1. Field of the Invention
The present invention relates to a laser scanning apparatus. More particularly, the present invention relates to a laser scanning apparatus employing a beam splitter, which is disposed between a polygonal mirror and an fθ lens.
2. Description of the Related Art
Laser scanning apparatuses, which are widely employed in printing devices, such as laser printers, form latent electrostatic images corresponding to images to be printed on the surface of a photosensitive medium by scanning laser beams on the photosensitive medium.
In general, a laser scanning apparatus has an optical system as shown in FIG. 1. Referring to FIG. 1, the optical system includes a laser diode 1, which emits a laser beam, a collimator lens 2, which has a slit 3 attached at the front thereof to collimate the laser beam emitted from the laser diode 1 so that it can be parallel to an optical axis, and a cylindrical lens 4, which focuses the collimated laser beam onto a reflective surface of a polygonal mirror 5 in a horizontally linear shape. The polygonal mirror 5, rotates horizontally at a constant speed and scans the laser beam passing through the cylindrical lens 4. A motor 6 rotates the polygonal mirror 5 at a constant speed. An fθ lens 7 has a refractive index with respect to an optical axis and polarizes a laser beam reflected from the polygonal mirror 5 in a main scanning direction and corrects aberration to focus the laser beam on a scanned surface. The optical system also includes a reflection mirror 8 which reflects a laser beam passing through the fθ lens 7 onto a surface of a photosensitive drum 9 in the form of dots. An optical sensor 11 receives laser beams reflected by a synchronous signal detecting mirror 10 and performs horizontal synchronization. When the polygonal mirror 5 rotates in a direction ‘A’ in FIG. 1, a laser beam is scanned in a direction ‘B’ in FIG. 1 so that image information can be recorded on the surface of the photosensitive drum 9.
To quickly print documents, the polygonal mirror 5 should be rotated at high speeds, or the number of reflective surfaces of the polygonal mirror 5 should be increased.
However, as the rotation speed of the polygonal mirror 5 increases, the motor 6 generates more noise. In addition, as the number of reflective surfaces of the polygonal mirror 5 increases, the size of the polygonal mirror 5 increases because each reflective surface of the polygonal mirror 5 has a uniform length in the main scanning direction.

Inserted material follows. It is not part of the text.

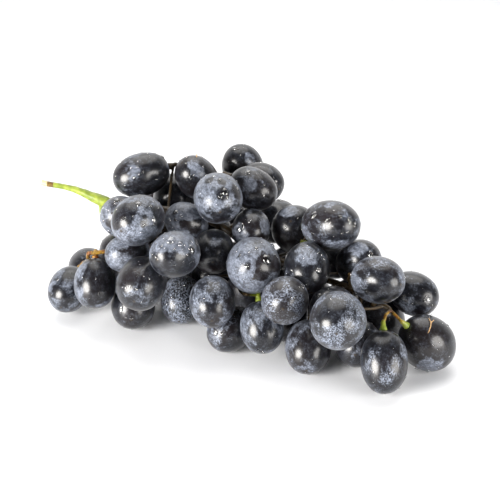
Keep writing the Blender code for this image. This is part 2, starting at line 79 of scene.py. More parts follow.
# For each berry: how much bloom it carries, how strongly that is speckled, how dense its fine beads of
# water are, marks of (right, up, reach, bloom added or, below 0, rubbed off) and placed beads of (right,
# up, radius, sag). A reach is a share of the half girth, and a sag a share of the bead's radius. Some
# rub-offs, noted at their berry, are painted shade: bare dark skin put on a side that lies in shadow.
BERRIES = {
    "shoulder_1": (
        0.5, 0.3, 0.7,
        # The wide rub-off at lower right is painted shade on the side in shadow.
        [(0.75, -0.25, 0.8, -0.5), (-0.95, -0.1, 0.35, -0.25), (-0.35, 0.1, 0.4, 0.2)],
        [(-0.25, -0.2, 0.9, 0.2), (-0.03, -0.05, 0.6, 0), (0.15, 0.05, 0.8, 0), (0.72, -0.28, 0.6, 0),
         (0.97, 0.82, 1.3, 0), (-1.12, -0.1, 0.7, 0), (-0.1, 0.3, 0.7, 0), (-0.4, 0.25, 0.5, 0)],
    ),
    "shoulder_2": (
        0.85, 0.2, 1.0,
        [(-0.8, 0.1, 0.4, 0.1)],
        [(-0.15, 0.76, 1.3, 0.2), (-0.8, -0.2, 0.9, 0.2), (-0.76, 0.02, 0.8, 0), (-0.66, 0.3, 0.7, 0),
         (-0.55, -0.7, 0.9, 0.2)],
    ),
    "shoulder_3": (
        0.85, 0.35, 0.5,
        [(-0.5, 0.3, 0.5, -0.9), (-0.85, -0.05, 0.35, -0.5), (0.95, 0.15, 0.45, -0.5),
         (0.28, -0.18, 0.14, -0.6), (0.33, 0.12, 0.12, -0.4), (0.0, 0.62, 0.2, -0.4)],
        [(0.08, 0.62, 1.2, 0.3), (0.7, -0.05, 1.2, 0.8), (-0.43, 0.05, 0.6, 0.2), (0.55, 0.55, 0.8, 0),
         (0.3, -0.2, 0.7, 0), (0.85, 0.45, 0.7, 0)],
    ),
    "shoulder_4": (
        0.45, 0.2, 0.5,
        [(-0.6, 0.0, 0.4, -0.3), (-0.55, -0.6, 0.5, -0.4), (-0.1, 0.6, 0.3, 0.35), (0.2, 0.3, 0.3, 0.2)],
        [(-0.45, 0.98, 0.9, 0), (-0.28, -0.05, 0.8, 0.2), (-0.85, 0.9, 0.7, 0), (0.25, 1.08, 0.9, 0),
         (-0.5, 0.65, 0.6, 0), (-0.12, 0.05, 0.5, 0)],
    ),
    "shoulder_5": (
        0.35, 0.1, 0.2,
        # The rub-off low on it is painted shade on its underside.
        [(0.4, 0.3, 0.35, 0.25), (0.0, -0.4, 0.6, -0.3)],
        [(-0.4, 0.85, 1.0, 0)],
    ),
    "shoulder_6": (
        0.4, 0.2, 0.3,
        [(0.7, 0.0, 0.4, -0.3), (0.2, 0.5, 0.4, 0.2)],
        [(0.68, 0.0, 0.9, 0), (0.6, 0.18, 0.5, 0)],
    ),
    "crown_1": (
        0.9, 0.25, 0.6,
        # The two rub-offs low on it are painted shade on its underside.
        [(0.75, 0.25, 0.3, -0.7), (0.25, 0.12, 0.26, -0.7), (-0.35, 0.7, 0.2, -0.6),
         (0.3, -0.75, 0.3, -0.5), (0.15, 0.65, 0.2, -0.5), (-0.3, -0.8, 0.4, -0.4)],
        [(0.3, 0.2, 1.3, 0.5), (0.12, 0.02, 1.0, 0.3), (0.4, -0.02, 0.7, 0), (0.8, 0.32, 0.9, 0),
         (0.1, 0.7, 0.9, 0), (-0.15, 0.85, 0.7, 0), (0.45, 0.75, 0.7, 0), (-0.35, 0.62, 0.7, 0)],
    ),
    "crown_2": (
        0.45, 0.15, 0.4,
        [(0.6, -0.4, 0.6, -0.35), (-0.1, 0.15, 0.35, 0.3)],
        [(-0.23, 0.76, 1.3, 0.1), (0.55, 0.15, 0.5, 0), (0.52, -0.38, 0.6, 0)],
    ),
    "crown_3": (
        0.95, 0.1, 0.6,
        [(0.45, -0.25, 0.45, -0.45), (-0.1, -0.1, 0.25, -0.4), (-0.5, 0.5, 0.18, -0.4),
         (0.2, 0.7, 0.7, 0.35), (-0.8, -0.2, 0.4, 0.3)],
        [(-0.5, 0.5, 1.0, 0), (-0.25, 0.3, 0.9, 0), (-0.85, 0.05, 1.0, 0.3), (0.5, -0.25, 0.6, 0),
         (-0.55, 0.1, 0.6, 0)],
    ),
    "crown_4": (
        0.5, 0.2, 0.5,
        [(-0.7, -0.3, 0.55, 0.7), (0.1, 0.2, 0.6, -0.2), (0.75, 0.1, 0.4, 0.5)],
        [(-0.55, 0.05, 1.9, 0.4), (-0.1, 0.35, 0.6, 0), (0.45, 0.45, 0.5, 0)],
    ),
    "crown_5": (0.3, 0.2, 0.1, [(0.0, 0.3, 0.4, 0.2)], []),
    "crown_6": (
        1.0, 0.2, 0.8,
        [(-0.35, -0.5, 0.75, -0.9), (0.35, -0.55, 0.75, -0.9), (0.0, 0.35, 0.7, 0.4)],
        [(-0.15, 0.58, 2.0, 0.1), (0.27, 0.42, 1.3, 0), (0.75, 0.2, 1.7, 0.4), (-0.92, 0.0, 0.6, 0),
         (-0.75, -0.12, 0.6, 0), (-0.5, 0.35, 0.7, 0), (0.05, 0.25, 0.6, 0)],
    ),
    # wing_1's rub-off on its right is painted shade on its shaded side.
    "wing_1": (0.8, 0.3, 0.3, [(0.6, 0.2, 0.5, -0.5)], []),
    "wing_2": (0.45, 0.2, 0.2, [], []),
    "wing_3": (0.6, 0.2, 0.2, [(-0.4, -0.15, 0.3, -0.3), (0.1, 0.8, 0.3, -0.2)], [(-0.45, 0.5, 0.8, 0)]),
    "wing_4": (
        0.75, 0.15, 0.15,
        # The wide rub-off on its right is painted shade where neighbours shade it.
        [(0.5, 0.1, 0.95, -0.8), (0.1, -0.7, 0.4, -0.3)],
        [(0.15, 0.25, 0.45, 0)],
    ),
    "wing_5": (0.4, 0.2, 0.1, [], []),
    "wing_6": (
        0.4, 0.2, 0.4,
        [(0.5, -0.4, 0.5, -0.2)],
        [(0.0, -0.55, 0.9, 0), (-0.45, -0.15, 1.0, 0.9), (-0.25, -0.5, 0.6, 0)],
    ),
    "face_1": (
        0.45, 0.25, 0.5,
        [(-0.6, 0.0, 0.4, -0.3), (0.2, 0.8, 0.5, -0.4), (0.1, -0.5, 0.5, 0.05), (0.8, 0.1, 0.5, -0.4)],
        [(-0.35, -0.1, 0.8, 0.2), (-0.1, -0.2, 0.8, 0), (0.02, -0.08, 0.5, 0), (0.4, 0.2, 0.5, 0),
         (-0.36, -0.32, 0.5, 0), (-0.72, -1.0, 1.0, 0.7)],
    ),
    "face_2": (
        0.85, 1.3, 1.5,
        [(0.6, 0.2, 0.35, -0.5), (-0.2, 0.0, 0.4, 0.2)],
        [(-0.1, 0.75, 0.8, 0), (0.2, 0.7, 0.7, 0)],
    ),
    "face_3": (
        0.8, 0.55, 0.2,
        # The rub-off on its right is painted shade on its shaded side.
        [(0.75, 0.1, 0.4, -0.2), (-0.1, -0.5, 0.5, -0.3), (0.1, -0.95, 0.3, -0.3)],
        [(-0.1, -1.12, 1.0, 0)],
    ),
    # face_4's wide rub-off low on its right is painted shade on its underside.
    "face_4": (0.6, 0.7, 0.4, [(0.4, -0.5, 0.9, -0.4)], [(-0.7, -0.12, 1.1, 0.3), (-0.45, -0.15, 0.7, 0)]),
    "face_5": (
        0.65, 0.3, 0.2,
        [(0.35, -0.45, 0.5, -0.55), (0.25, 0.1, 0.2, -0.3), (-0.45, -0.05, 0.25, -0.2)],
        [(-0.2, -1.0, 0.8, 0), (0.05, -1.1, 0.6, 0)],
    ),
    "face_6": (
        0.75, 1.0, 0.4,
        [(0.5, 0.65, 0.35, -0.7), (0.9, 0.15, 0.3, -0.6), (-0.18, -0.35, 0.22, -0.6),
         (-0.4, 0.6, 0.3, -0.5)],
        [(0.38, 0.1, 0.6, 0), (0.75, 0.55, 0.8, 0.4)],
    ),
    "face_7": (
        1.0, 0.25, 0.5,
        [(0.45, 0.0, 0.42, -0.85), (0.3, -0.35, 0.25, -0.6), (0.85, 0.05, 0.3, -0.6),
         (-0.2, 0.0, 0.13, -0.5)],
        [(0.48, 0.2, 2.1, 0.2), (-0.25, -0.03, 1.0, 0.2), (-0.5, 0.35, 0.8, 0), (0.1, 0.62, 0.9, 0.3),
         (0.8, 0.35, 0.8, 0), (0.72, 0.78, 1.2, 0.2), (-1.0, 0.1, 0.8, 0), (-0.85, -0.3, 0.6, 0)],
    ),
    "ridge_1": (
        0.3, 0.1, 0.2,
        [(-0.35, 0.75, 0.35, 0.6), (0.2, -0.4, 0.8, -0.3)],
        [(-0.45, 0.05, 0.6, 0.3)],
    ),
    "ridge_2": (
        0.55, 0.5, 0.5,
        [(-1.1, -0.4, 0.4, 0.5), (0.3, -0.85, 0.4, 0.35), (0.0, 0.4, 0.5, -0.3), (0.2, -0.3, 0.4, -0.3),
         (-0.1, 0.8, 0.2, 0.3)],
        [(-0.72, 0.38, 1.5, 0.4), (0.3, 0.3, 0.8, 0.2), (0.68, 0.18, 1.0, 0.4), (-0.78, -0.35, 0.7, 0),
         (0.88, 0.05, 0.7, 0), (0.6, -0.3, 0.6, 0), (-0.2, 0.2, 0.6, 0), (0.4, -0.35, 0.6, 0)],
    ),
    "ridge_3": (
        0.45, 0.3, 0.5,
        [(0.1, -0.5, 0.6, -0.35), (0.0, 0.6, 0.5, 0.3), (0.45, -0.1, 0.2, -0.5)],
        [(0.45, -0.1, 1.5, 0), (0.55, 0.62, 1.0, 0.5), (-0.7, -0.1, 0.7, 0), (0.7, 0.4, 0.6, 0)],
    ),
    "ridge_4": (0.55, 0.2, 0.3, [(0.4, 0.1, 0.4, -0.4), (-0.1, 0.6, 0.4, 0.3)], [(0.48, 0.3, 1.2, 0.7)]),
    "tip_1": (
        0.7, 0.5, 0.15,
        [(0.2, -0.1, 0.65, -0.6), (0.1, -0.8, 0.4, -0.4), (0.75, 0.1, 0.3, 0.1)],
        [(-0.55, -0.45, 0.5, 0)],
    ),
    "tip_2": (
        0.5, 0.4, 0.3,
        [(0.55, -0.15, 0.4, -0.5), (-0.4, -0.45, 0.4, 0.3)],
        [(0.5, -0.25, 1.7, 0.2), (-0.2, -0.45, 0.6, 0), (0.75, -0.5, 0.6, 0)],
    ),
    "tip_3": (
        0.42, 0.4, 0.3,
        [(0.0, -0.85, 0.45, 0.5), (0.4, 0.1, 0.5, -0.15)],
        [(0.0, -1.02, 1.0, 0), (-0.3, -0.98, 0.7, 0), (0.35, -0.9, 0.6, 0), (-0.45, -1.06, 1.0, 0),
         (0.75, 0.65, 0.7, 0), (0.28, -0.2, 0.4, 0)],
    ),
    "tip_4": (
        0.48, 0.8, 0.2,
        [(0.7, 0.35, 0.5, 0.18), (0.0, 0.9, 0.6, -0.3), (-0.6, -0.3, 0.4, -0.05), (0.1, -0.6, 0.5, 0.1)],
        [(0.85, -0.6, 0.8, 0), (0.6, -1.05, 0.7, 0)],
    ),
    "tip_5": (0.8, 0.8, 0.15, [(-0.4, 0.4, 0.5, -0.85), (0.0, -0.9, 0.3, -0.1)], []),
    # tip_6's wide rub-off on its right is painted shade where its neighbour shades it.
    "tip_6": (0.7, 0.4, 0.1, [(0.55, 0.0, 0.85, -0.7)], [(-0.1, -1.15, 0.9, 0)]),
    "tip_7": (0.4, 0.3, 0.1, [], []),
}
OTHER_BERRIES = (0.62, 0.45, 0.35)  # bloom, speckle and fine beads of the berries at the back and inside
INNER_PAINTED_SHADE = (1.1, -0.6)  # reach and change of the bloom taken off their front, towards the viewer: painted shade on the inner berries seen through the gaps
OTHER_MARKS = 5  # marks strewn on each of them; a listed berry keeps those that fall on its back
OTHER_BEADS = 3  # and beads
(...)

Japanese Patent Publication No. 2001-183595, which is incorporated herein discloses a light scanning apparatus, which can reduce the size of a polygonal mirror even if the number of reflective surfaces increases, by reducing the length of each reflective surface of the polygonal mirror in a main scanning direction.
FIGS. 2 and 3 are a plan view and a side view, respectively, of the light scanning apparatus disclosed in Japanese Patent Publication No. 2001-183595. In FIGS. 1 through 3, the same reference numerals represent the same elements, and thus their descriptions will be omitted.
Referring to FIGS. 2 and 3, a laser beam emitted from a laser diode 1 and passing through a collimator lens 2, a slit 3, and a cylindrical lens 4 is reflected by a mirror 20 so that it is incident on an upper portion of the fθ lens 7. The laser beam passing through an fθ lens 7 is incident on a reflective surface of a polygonal mirror 5 and then reflected. The laser beam reflected from the polygonal mirror 5 passes through a lower portion of the fθ lens 7, is reflected by the reflection mirror 8, and is focused on a surface of a photosensitive drum 9. Therefore, as shown in FIG. 2, the laser beam emitted from the laser diode 1 is vertically incident on the polygonal mirror 5, and thus the polygonal mirror 5 can be designed so that the length of each reflective surface of the polygonal mirror 5 in a main scanning direction can be reduced. Therefore, the diameter of the polygonal mirror 5 can be reduced even if the number of reflective surfaces of the polygonal mirror 5 increases.
However, as shown in FIG. 3, the laser beam emitted from the laser diode 1 passes through the fθ lens 7 twice. Therefore, in order to obtain an image with a high quality, the shape of the fθ lens 7 in a sub scanning direction, requires a more complicated form. In other words, since the laser beam passes through the upper and lower portions of the fθ lens rather than a middle portion of the fθ lens 7, the fθ lens 7 should be precisely manufactured so that pitch errors can be prevented. In addition, in order to precisely manufacture the fθ lens 7, an effective length of the fθ lens 7 in a sub scanning direction should increase, which results in an undesirable increase in the total length of the fθ lens 7 in the sub scanning direction.
Seen from the sub scanning direction, the laser beam is slantingly incident on a reflective surface of the polygonal mirror 5 and then slantingly reflected from the polygonal mirror 5. Therefore, the length of the reflective surface of the polygonal mirror 5 in the sub scanning direction is increased.